Industry Ready? Two Remaining Concerns With the Beta Release
Despite these strengths, the initiative has its share of critics, and the concerns are strong enough that any private enterprise using the data will need to assess the potential risks of using a beta API product thoroughly.
Above: OpenFDA makes it clear to website visitors that the API is in beta release.
Brian Overstreet from healthcare informatics company AdverseEvents is cautious about whether businesses should be integrating the beta release into their products just yet. He points to disparities that exist in the data harmonization process, which is still seeing a high number of relevant cases being missed. He gives the example of one common cholesterol-lowering drug, Lipitor: The openFDA API for adverse drug events shows 75,325 events, while AdverseEvents’ own drug database built from the same source data (but with its own internal data cleaning) returns 103,110 cases. According to Overstreet, developers on GitHub are beginning to see this sort of discrepancy emerge in their own data queries.
“There are literally dozens of different identifiers and labeling conventions out there for products,” Herron explains. “As part of openFDA's development, the team created an extensive mapping scheme that enables openFDA to map any one identifier to a wealth of other identifiers and return them all, meaning that results can be queried by the identifier the user is most comfortable with. This can't be done with every record, as sometimes it's difficult to even pull one identifier out. One of the benefits of being open source is that the methodology behind this process is entirely available online. I know the team is working to provide as much identifier coverage as possible and through open sourcing have also enabled the community to help out and provide feedback, ideas and code as well.”

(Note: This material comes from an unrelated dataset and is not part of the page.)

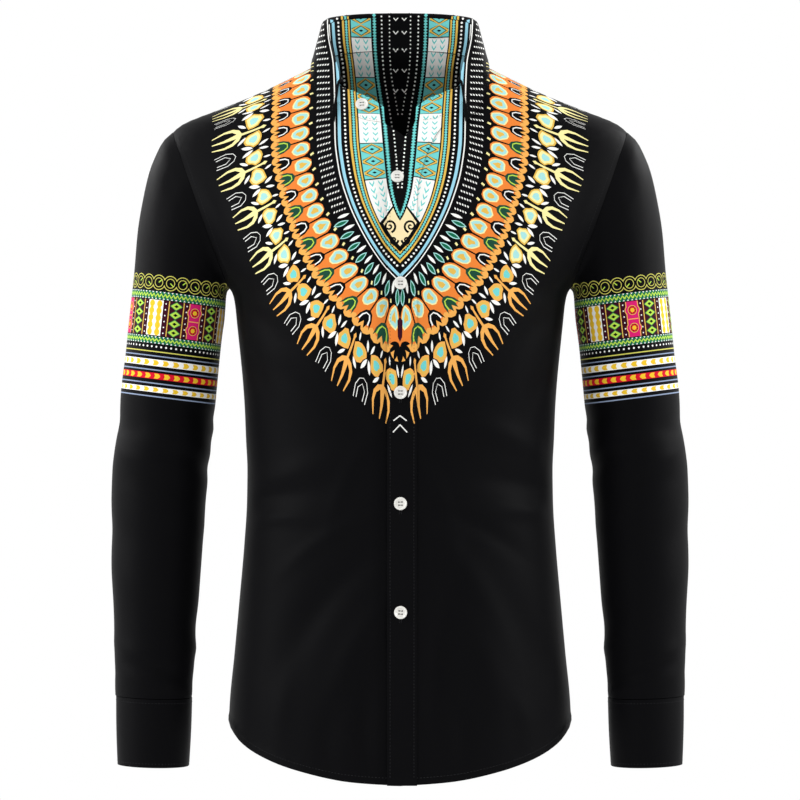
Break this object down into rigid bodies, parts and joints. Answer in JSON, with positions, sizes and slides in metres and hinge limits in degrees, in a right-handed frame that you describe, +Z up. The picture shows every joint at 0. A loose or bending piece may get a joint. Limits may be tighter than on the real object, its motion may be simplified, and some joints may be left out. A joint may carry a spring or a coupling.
{
  "type": "dashiki shirt",
  "caption": "Black long-sleeved button-up shirt with an African-style folk print round the neck and on the sleeves, hollow as worn, collar open.",
  "frame": {"origin": "between the high points of the two shoulder seams, where the wearer's shoulders and neck hold the shirt up", "axes": "+Z up along the body, +X to the viewer's right, the wearer's left, and the front faces -Y"},
  "size_m": [0.5904, 0.258, 0.7836],
  "materials": {
    "black_cloth": "smooth plain-weave shirt cloth, matt, black with a coloured print",
    "white_button": "satin white resin"
  },
  "bodies": {
    "root": {"front_left": "black_cloth", "front_right": "black_cloth", "placket": "black_cloth", "back": "black_cloth", "sleeve_left": "black_cloth", "sleeve_right": "black_cloth", "cuff_left": "black_cloth", "cuff_right": "black_cloth", "collar_stand": "black_cloth", "collar_leaf": "black_cloth", "button_1": "white_button", "button_2": "white_button", "button_3": "white_button", "button_4": "white_button", "button_5": "white_button", "button_collar": "white_button", "button_cuff_left": "white_button", "button_cuff_right": "white_button"}
  },
  "joints": []
}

A second concern mentioned by Overstreet is some slowness in releasing current data. The raw data that powers openFDA’s adverse drug events database is from the FDA’s Adverse Event Reporting System (FAERS) data set. Overstreet notes that there is a significant time lag between when data is released under FAERS and when it is added to openFDA.
“Posting times on data within openFDA [are] highly dependent on the individual data set at hand,” explains Herron. “As I'm no longer working on the team, I can't speak to specific release timelines. In general, however, data goes through an extensive process to be screened for personally identifiable information and other sensitive information. This is largely done by hand and can take time. Additionally, in the case of some data sets, openFDA receives access to the data at the same time as the raw source is provided by FDA, meaning that any changes or updates will inevitably have a delay. The platform is in beta, and hopefully these specific concerns can be addressed as the openFDA evolves.”
Startup Investment Opportunities Built on openFDA
Despite these concerns, the work of openFDA continues to forge ahead and the available data sets, once robust enough for industry use, are expected to quickly be integrated into products.
Calvert, from Digital Science, is optimistic that startups will be able to work with openFDA to address the data concerns and use the API access to create new products. He told ProgrammableWeb: “I look forward to seeing surprising new startups using the openFDA data coming to work with us in the future, either through a Catalyst Grant or as a portfolio company.”